What's your sign, dude?

Posted by Jim Wrinn
on Tuesday, April 26, 2011

Let me start off by saying that I was one of your riders on Easter Sunday morning on Cleveland’s RTA light rail line from Green to Tower City. I wanted to compliment you on your handling of our two-car articulated train. It was as smooth as silk. Well done. Too bad there were not more people on board, but, hey, it was a holiday and a Sunday morning, so I’m sure it’s sparse on a day like that. Car 826 was impressive, a sporty job built in Italy in 1981 to whisk your fellow Clevelanders around in. Ok, it doesn’t have the same allure as a Lamborghini, but it gets the job done. As a first-time RTA rider, I was impressed.
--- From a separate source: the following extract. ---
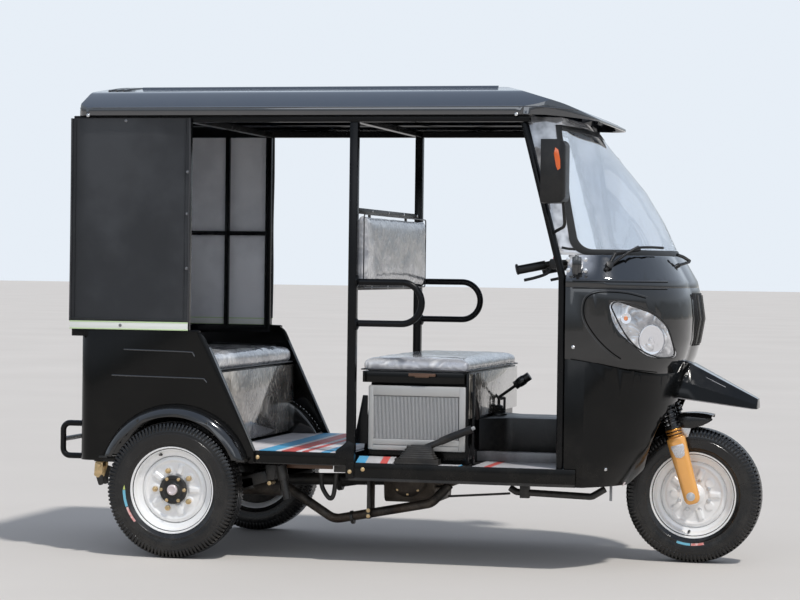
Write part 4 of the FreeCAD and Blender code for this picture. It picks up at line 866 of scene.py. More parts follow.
def build_wheel(node, wheel, body, driven=True):
    back = [(o, r + 3.0) for o, r in reversed(RIM_FACE[2:-2])]
    rim = wheel_shape(wheel, RIM_FACE + back, 120, True)
    made = make(node + "_rim", body, "rim_paint", [(rim, rim_silver)])
    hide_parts(node)
    make(node + "_disc", body, "rim_paint", [(pressed_disc(wheel), rim_silver)], angle=60)
    if driven:
        drum = wheel_shape(wheel, [(-38, 20), (-38, 96), (-36, 100), (-30, 104), (-2, 104), (1, 100),
            (2, 34)], 64)
        backing = wheel_shape(wheel, [(-47, 20), (-47, 140), (-44, 146), (-40, 147), (-38, 20)], 64)
        hub = wheel_shape(wheel, [(2, 40), (19, 40), (20, 54), (22, 55.5), (28, 55.5), (30, 54), (31, 50),
            (31, 41), (29, 39), (29, 30), (33, 27), (35, 24), (35, 3)], 48)
        make(node + "_hub", body, "steel_black", [(drum, drum_iron), ([backing, hub], chassis_black)], 0.6)
        nuts = [hexagon(wheel, 36 + 72 * k, 75, 11.0, 15, 30) for k in range(5)]
        nuts += [wheel_peg(wheel, 36 + 72 * k, 75, 5.6, 14, 35) for k in range(5)]
        nuts += [hexagon(wheel, 60 * k, 46.5, 7.6, 30, 38) for k in range(6)]
        make(node + "_nuts", body, "rim_paint", [(nuts, brass)], 0.5)
        cap = wheel_shape(wheel, [(30, 21), (42, 20.5), (45, 18), (46, 13), (44.5, 12), (44.5, 3)], 32)
        make(node + "_cap", body, "rim_paint", [(cap, cap_white)], 0.4)
    else:
        hub = wheel_shape(wheel, [(2, 44), (12, 44), (14, 42), (18, 30), (36, 28), (38, 24), (38, 3)], 48)
        back_hub = wheel_shape(wheel, [(-2, 30), (-40, 28), (-44, 24), (-44, 3)], 48)
        pads = [wheel_peg(wheel, 22.5 + 45 * k, 62, 8.5, 12, 18, 20) for k in range(8)]
        make(node + "_hub", body, "rim_paint", [(hub, rim_silver), (back_hub, drum_iron), (pads, zinc)], 1.0)
    angle = 111.5 if driven else 264
    valve = [wheel_peg(wheel, angle, 143, 5.0, 16, 26), wheel_peg(wheel, angle, 143, 3.2, 25, 42)]
    make(node + "_valve", body, "rim_paint", [(valve, soft_rubber)])


cap_white = finish_of("cap plating", (0.80, 0.70, 0.70), 0.25, 0.4, metallic=0.5, dust=0.04)
build_wheel("wheel_rear_right", REAR_RIGHT, "rear_wheel_right")
build_wheel("wheel_rear_left", REAR_LEFT, "rear_wheel_left")
build_wheel("wheel_front", FRONT, "front_wheel", False)


# Fork, lower legs and mudguard stays

LEG_Y = 90.0


def leg_point(along):
    """Middle of a fork leg, along its length from the axle upwards."""
    return (WHEELBASE - along * math.sin(RAKE), along * math.cos(RAKE) + HUB_Z)


def leg_at(side, along, u, v):
    """Scene point beside a fork leg: along it, then ahead and outwards."""
    x, z = leg_point(along)
    return at(x + u * math.cos(RAKE), side * (LEG_Y + v), z + u * math.sin(RAKE))


def coil(side, low, high, radius, wire, turns):
    path = []
    count = int(turns * 18)
    for k in range(count + 1):
        turn = 2 * math.pi * turns * k / count
        path.append(leg_at(side, low + (high - low) * k / count, radius * math.cos(turn),
            side * radius * math.sin(turn)))
    return sweep(path, circle(wire, 8))


def leg_peg(side, low, high, radius):
    x0, z0 = leg_point(low)
    x1, z1 = leg_point(high)
    return peg((x0, side * LEG_Y, z0), (x1, side * LEG_Y, z1), radius, 24)


def axis_point(z):
    """Station on the steering axis at a height."""
    return (WHEELBASE - 30 - (z - HUB_Z) * math.tan(RAKE), 0, z)


LEG_ROWS = [(-31, 20, 20, 9.5), (-29, 40, 28, 13.5), (-22, 54, 36, 17), (-10, 62, 42, 19), (8, 64, 44, 20),
    (60, 64, 45, 20), (130, 69, 46, 21), (214, 74, 46, 21), (226, 75, 46, 22), (233, 72, 44, 21),
    (235, 56, 38, 17)]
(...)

Now that we’ve gotten those pleasantries out of the way, I wanted to make an observation about your car. You sure do have a lot of signs in it, and around it too. OK, I know you didn’t put them there personally, and I know Cleveland RTA is not unusual among transit agencies that bombard riders with signs, but they sure do stand out in a way that’s not inviting. I noticed the first one while I was waiting on your car to depart. A nice round sign cautioned me to look both ways before crossing the tracks. That’s always good advice; you know how careless we Americans are; we could walk right out in front of 40-tons of light rail car and smack, be gone in a skinny second. It was a bit damp outside, so I went and sat in y our car, and as I did, I began to notice the other signs on the doors, and on the ceilings. One told me I was being watched electronically. Dang, I knew I should have gotten a haircut last week. Another said that unnecessary talk with you was out of the question (I guess necessary talk is ok, but how do you definite one from another?). The further I studied the interior, I realized that it is one cautionary note after another. Yes, there are a few ads – the one for Kent State University sure was nice -- but all of those placards were just one “don’t do this, don’t do that” downer after another. I know you need the one that tells me not to eat or smoke on the train and to plug in my earphones when I’m listening to music, but do you really need the one for the code of conduct or that tells me, step by step, how to file a complaint if I feel I’ve been discriminated against?

I guess these are all signs of the times we live in, for sure. Some of your riders probably don’t behave well and need a sign to remind them what’s expected of them. I guess I just needed to feel like someone was really glad I was on your train. I mean, where’s the “welcome on board” sign? My friends Craig and Pete, who rode with me, and I figure you could save a lot of money on signs if you just painted one on the outside of the car in 6-foot high letters: “Go away!” Ok, I’m just kidding about that, but do you really need to be so negative in so many places?

Despite the barrage of signs, I enjoyed my ride anyway. Your cars are clean, bright, and easy to ride. The neighborhoods are incredible. Oh, and if you’re wondering how I knew your name, it was easy: there was a sign in the car with your first name and a number behind it that, I guess, means something to someone somewhere. Maybe there should be a sign to explain that too.